**Data block**
- - -
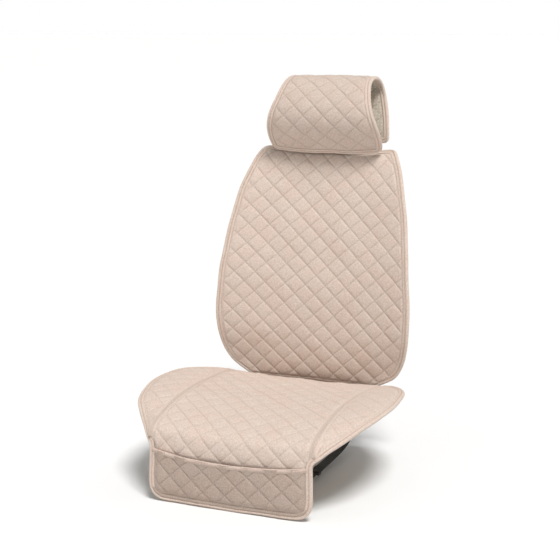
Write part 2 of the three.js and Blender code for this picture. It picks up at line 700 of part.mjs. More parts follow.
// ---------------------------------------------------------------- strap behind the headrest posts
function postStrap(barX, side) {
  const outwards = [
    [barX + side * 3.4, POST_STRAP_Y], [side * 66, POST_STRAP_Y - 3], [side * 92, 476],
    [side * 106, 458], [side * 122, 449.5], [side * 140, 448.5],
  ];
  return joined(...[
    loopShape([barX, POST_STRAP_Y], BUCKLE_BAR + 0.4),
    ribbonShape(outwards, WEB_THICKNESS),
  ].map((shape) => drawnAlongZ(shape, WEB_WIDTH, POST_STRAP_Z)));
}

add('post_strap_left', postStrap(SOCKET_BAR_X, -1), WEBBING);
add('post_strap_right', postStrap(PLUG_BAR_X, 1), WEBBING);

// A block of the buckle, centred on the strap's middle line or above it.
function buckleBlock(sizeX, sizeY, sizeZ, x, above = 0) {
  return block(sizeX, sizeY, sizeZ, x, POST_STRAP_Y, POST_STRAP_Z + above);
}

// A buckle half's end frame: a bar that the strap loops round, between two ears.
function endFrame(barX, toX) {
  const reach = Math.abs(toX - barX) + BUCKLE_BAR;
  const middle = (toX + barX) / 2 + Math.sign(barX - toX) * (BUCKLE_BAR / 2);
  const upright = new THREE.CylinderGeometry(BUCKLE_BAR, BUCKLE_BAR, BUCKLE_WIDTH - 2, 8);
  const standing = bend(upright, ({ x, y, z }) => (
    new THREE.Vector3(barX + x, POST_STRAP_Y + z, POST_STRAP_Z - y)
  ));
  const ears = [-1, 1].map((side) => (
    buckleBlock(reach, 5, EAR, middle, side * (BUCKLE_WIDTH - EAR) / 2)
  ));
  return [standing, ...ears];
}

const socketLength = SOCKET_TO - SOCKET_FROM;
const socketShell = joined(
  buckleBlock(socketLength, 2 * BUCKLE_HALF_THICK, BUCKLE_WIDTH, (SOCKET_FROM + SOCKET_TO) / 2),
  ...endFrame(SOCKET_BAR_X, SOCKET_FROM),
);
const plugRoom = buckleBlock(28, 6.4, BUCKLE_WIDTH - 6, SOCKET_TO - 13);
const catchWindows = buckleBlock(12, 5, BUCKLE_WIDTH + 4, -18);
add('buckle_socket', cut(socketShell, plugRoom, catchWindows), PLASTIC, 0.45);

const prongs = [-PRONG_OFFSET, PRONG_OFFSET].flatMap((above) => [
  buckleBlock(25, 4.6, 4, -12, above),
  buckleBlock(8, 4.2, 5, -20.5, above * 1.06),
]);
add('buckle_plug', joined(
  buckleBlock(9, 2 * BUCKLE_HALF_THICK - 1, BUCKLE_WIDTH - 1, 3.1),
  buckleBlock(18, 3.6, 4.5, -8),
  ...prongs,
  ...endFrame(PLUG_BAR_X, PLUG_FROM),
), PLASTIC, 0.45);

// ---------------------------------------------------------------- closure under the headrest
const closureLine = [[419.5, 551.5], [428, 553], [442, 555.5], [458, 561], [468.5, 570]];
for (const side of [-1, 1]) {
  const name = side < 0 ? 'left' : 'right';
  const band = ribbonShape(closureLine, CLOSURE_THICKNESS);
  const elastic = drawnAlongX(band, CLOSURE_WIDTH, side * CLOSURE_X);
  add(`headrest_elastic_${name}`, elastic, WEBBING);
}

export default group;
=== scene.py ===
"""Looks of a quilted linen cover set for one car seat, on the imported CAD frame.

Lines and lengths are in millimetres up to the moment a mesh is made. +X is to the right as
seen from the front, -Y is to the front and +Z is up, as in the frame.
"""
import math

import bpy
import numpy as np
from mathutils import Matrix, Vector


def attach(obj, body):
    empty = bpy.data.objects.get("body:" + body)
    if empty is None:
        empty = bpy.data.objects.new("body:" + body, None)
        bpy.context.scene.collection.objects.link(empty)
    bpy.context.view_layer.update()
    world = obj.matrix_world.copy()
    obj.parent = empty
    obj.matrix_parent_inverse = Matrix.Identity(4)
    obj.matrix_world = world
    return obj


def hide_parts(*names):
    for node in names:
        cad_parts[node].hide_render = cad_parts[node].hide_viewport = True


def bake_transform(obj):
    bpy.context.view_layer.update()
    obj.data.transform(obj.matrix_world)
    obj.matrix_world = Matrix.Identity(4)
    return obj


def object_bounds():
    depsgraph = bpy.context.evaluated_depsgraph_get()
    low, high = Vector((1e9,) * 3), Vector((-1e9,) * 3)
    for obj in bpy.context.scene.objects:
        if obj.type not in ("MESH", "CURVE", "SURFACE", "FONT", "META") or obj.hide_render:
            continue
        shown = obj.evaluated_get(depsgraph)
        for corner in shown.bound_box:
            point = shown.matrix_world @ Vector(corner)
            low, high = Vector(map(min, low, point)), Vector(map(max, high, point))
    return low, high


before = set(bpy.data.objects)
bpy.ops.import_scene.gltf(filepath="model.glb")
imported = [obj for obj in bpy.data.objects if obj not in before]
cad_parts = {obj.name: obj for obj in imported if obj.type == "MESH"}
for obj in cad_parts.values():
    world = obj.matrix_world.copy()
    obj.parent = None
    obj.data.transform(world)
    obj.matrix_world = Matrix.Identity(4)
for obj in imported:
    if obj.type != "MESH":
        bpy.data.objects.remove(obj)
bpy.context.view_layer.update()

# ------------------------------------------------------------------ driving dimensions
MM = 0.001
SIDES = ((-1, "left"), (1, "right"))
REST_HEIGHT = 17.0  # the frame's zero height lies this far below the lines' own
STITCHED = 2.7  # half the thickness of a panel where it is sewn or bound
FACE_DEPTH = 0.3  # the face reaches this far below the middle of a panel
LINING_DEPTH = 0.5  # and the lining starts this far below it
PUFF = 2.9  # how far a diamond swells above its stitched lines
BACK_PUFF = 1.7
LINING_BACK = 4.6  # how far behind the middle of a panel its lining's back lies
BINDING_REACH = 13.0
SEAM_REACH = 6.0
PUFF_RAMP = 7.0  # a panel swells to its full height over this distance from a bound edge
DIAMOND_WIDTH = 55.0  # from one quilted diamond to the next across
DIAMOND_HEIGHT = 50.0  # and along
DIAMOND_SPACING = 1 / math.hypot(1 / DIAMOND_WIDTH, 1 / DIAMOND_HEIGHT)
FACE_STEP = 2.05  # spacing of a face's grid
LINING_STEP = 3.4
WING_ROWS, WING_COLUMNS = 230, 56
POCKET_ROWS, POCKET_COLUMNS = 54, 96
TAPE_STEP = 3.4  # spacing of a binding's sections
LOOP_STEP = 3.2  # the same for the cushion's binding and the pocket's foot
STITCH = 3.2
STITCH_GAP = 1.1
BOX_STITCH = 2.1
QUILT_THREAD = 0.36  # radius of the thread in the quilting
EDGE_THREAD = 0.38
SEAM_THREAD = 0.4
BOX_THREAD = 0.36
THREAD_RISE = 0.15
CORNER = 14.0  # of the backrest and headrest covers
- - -
**Task to complete**
Return exactly the lines above from the line that has "const name = side < 0 ? 'left' : 'right';" through the line that has "in imported if", inclusive, and nothing else.

**Worked answer**
  const name = side < 0 ? 'left' : 'right';
  const band = ribbonShape(closureLine, CLOSURE_THICKNESS);
  const elastic = drawnAlongX(band, CLOSURE_WIDTH, side * CLOSURE_X);
  add(`headrest_elastic_${name}`, elastic, WEBBING);
}

export default group;
=== scene.py ===
"""Looks of a quilted linen cover set for one car seat, on the imported CAD frame.

Lines and lengths are in millimetres up to the moment a mesh is made. +X is to the right as
seen from the front, -Y is to the front and +Z is up, as in the frame.
"""
import math

import bpy
import numpy as np
from mathutils import Matrix, Vector


def attach(obj, body):
    empty = bpy.data.objects.get("body:" + body)
    if empty is None:
        empty = bpy.data.objects.new("body:" + body, None)
        bpy.context.scene.collection.objects.link(empty)
    bpy.context.view_layer.update()
    world = obj.matrix_world.copy()
    obj.parent = empty
    obj.matrix_parent_inverse = Matrix.Identity(4)
    obj.matrix_world = world
    return obj


def hide_parts(*names):
    for node in names:
        cad_parts[node].hide_render = cad_parts[node].hide_viewport = True


def bake_transform(obj):
    bpy.context.view_layer.update()
    obj.data.transform(obj.matrix_world)
    obj.matrix_world = Matrix.Identity(4)
    return obj


def object_bounds():
    depsgraph = bpy.context.evaluated_depsgraph_get()
    low, high = Vector((1e9,) * 3), Vector((-1e9,) * 3)
    for obj in bpy.context.scene.objects:
        if obj.type not in ("MESH", "CURVE", "SURFACE", "FONT", "META") or obj.hide_render:
            continue
        shown = obj.evaluated_get(depsgraph)
        for corner in shown.bound_box:
            point = shown.matrix_world @ Vector(corner)
            low, high = Vector(map(min, low, point)), Vector(map(max, high, point))
    return low, high


before = set(bpy.data.objects)
bpy.ops.import_scene.gltf(filepath="model.glb")
imported = [obj for obj in bpy.data.objects if obj not in before]
cad_parts = {obj.name: obj for obj in imported if obj.type == "MESH"}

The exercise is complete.